Dopo i suoi addii, nessun altro giocatore ha più corso come lui nel Novara, nessuno ha più segnato gol bellissimi di sinistro come faceva lui nel Novara, nessuno ha più consumato quella “mattonella” di campo dove tirava lui nel Novara, nessuno ha più esultato facendo l“onda” come faceva lui nel Novara.

Gonzalez è la storia recente del Novara, il vicino di casa che ognuno vorrebbe, l’amico con cui confidarsi, quello che chiami quando si ha bisogno anche solo del sale quando è finito. Di lui ha anche parlato Federico Buffa, lo storyteller italiano per antonomasia. Ovviamente bene, perché dei bravi ragazzi che si impegnano, sudano e lottano per la maglia che indossano e che amano i tifosi non si può che parlare bene.

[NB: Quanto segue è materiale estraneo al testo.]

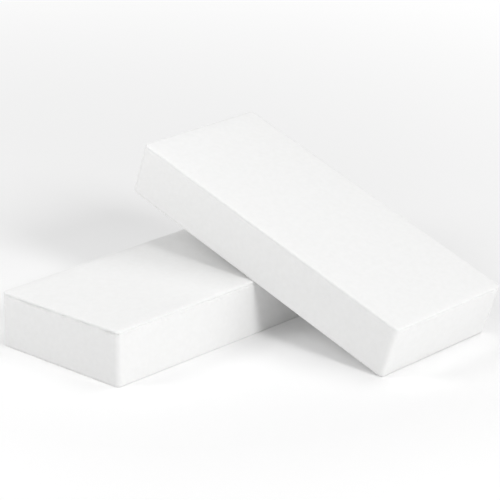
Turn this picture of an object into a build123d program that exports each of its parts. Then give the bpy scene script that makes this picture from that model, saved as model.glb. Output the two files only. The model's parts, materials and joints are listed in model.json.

Quei tifosi che lo hanno scoperto al “Piola” il 13 settembre 2009 contro il Monza

quando segnò il suo primo gol in azzurro; lo hanno idolatrato quando ha segnato quel gol epico e da antologia (andate a guardarlo su YouTube) a San Siro, la Scala del calcio, al Milan davanti a 13mila tifosi novaresi accorsi per vedere la loro piccola squadra di provincia contro il grande Milan negli ottavi di Coppa Italia; lo hanno amato quando ha preso per mano la squadra e l’ha portata in Serie A; lo hanno ringraziato per essere tornato ed essere rimasto a Novara rifiutando proposte contrattuali da squadre di Serie A e piazze importanti di B; hanno pianto quando ha segnato tre gol al Bari a Bari nei preliminari play off; non lo hanno biasimato quando ha lasciato due volte Novara; lo hanno implorato di tornare quando il Novara arrancava; lo hanno atteso impazientemente e ora è tornato alla casa. E lui è tornato al Novara, quasi come regalo un regalo anticipato da parte di Babbo Natale e della renna Rudolph.

Non si sa come finirà la stagione del Novara, ma ai tifosi interessa forse poco: è tornato a casa Pablo, tutto il resto è noia.

Ah chissà poi chi ha preso poi il suo posto come postino a Tandil.